Shaking off UK tax residence by taking up full-time work abroad has never been as easy as taxpayers would prefer. This is illustrated by the decision in Paul Daniel v HMRC [2014] UKFTT 173 TC.

The detailed conditions required to achieve non-residence through overseas work are now set out in the statutory residence test, but greater certainty over the conditions will not necessarily make it easier to achieve non-residence. Taxpayers typically fail to work enough hours abroad over enough of the tax year to meet the description ‘full-time’ or, if they do, they often fail to keep enough records to prove this. The basic lessons from Paul Daniel and similar cases could be summarised as follows:

  • Don’t underestimate how thorough and detailed the court will be in its review of the taxpayer’s working and personal life. This goes well beyond looking at the terms of a foreign employment contract.
  • Remember that the burden of proof may effectively rest on the taxpayer (provided that HMRC can establish that an assessment based on residence is valid).

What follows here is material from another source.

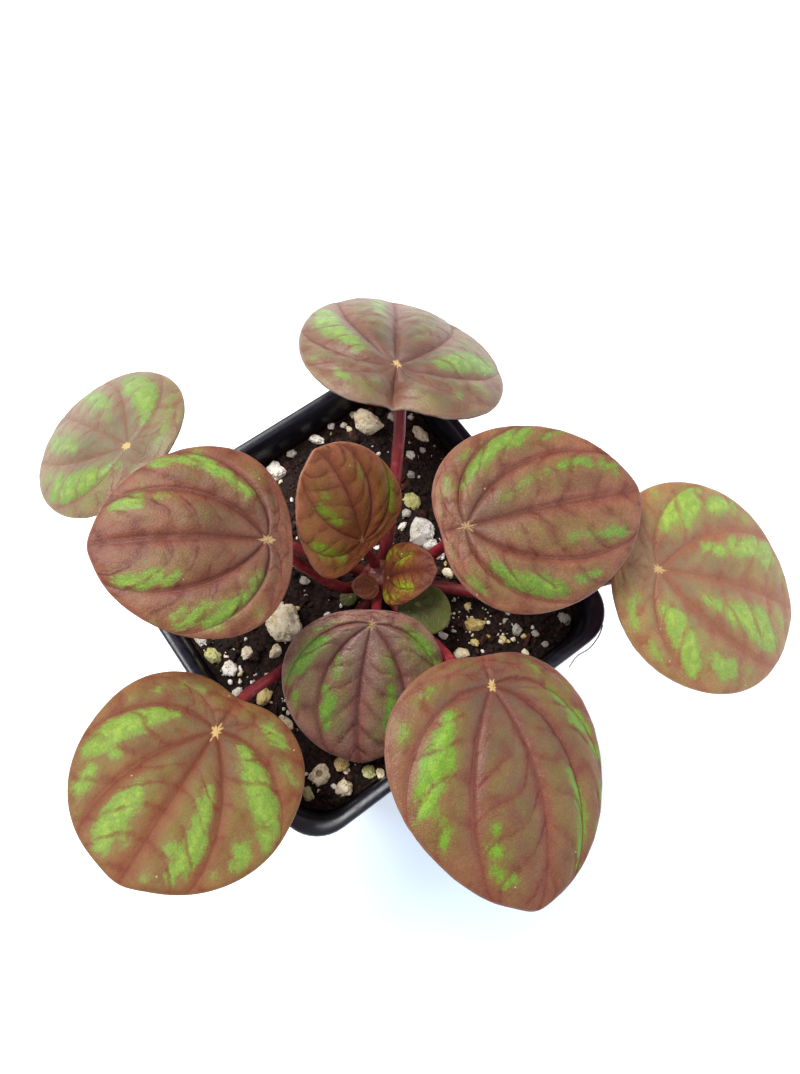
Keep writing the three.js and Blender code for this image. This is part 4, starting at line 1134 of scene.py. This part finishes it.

  • Don’t forget that documentary evidence is golden. Oral testimony will be relevant, but cases are typically heard many years after the relevant events when memories may not be as fresh. Therefore:
    • keep boarding passes, employment contracts, work diaries and email records (get these from employers, if necessary);
    • keep records of your personal and social commitments (to avoid the conclusion that these did not leave enough time for ‘full-time’ work); and
    • keep records of working and personal engagements both overseas and in the UK; and
  • Be realistic about how much work is actually done abroad. A pattern of full-time work needs to be established and maintained throughout the relevant tax year. The work done must relate to the real commercial needs of the relevant employer, i.e. the offshore role needs to be real, not made up, and should ideally relate to an overseas business, not a UK business. A taxpayer is likely to be negligent and may face penalties if he files a tax return on the basis that he has been non-resident by reason of working full-time abroad without reviewing carefully, after the tax year, the hours actually worked abroad.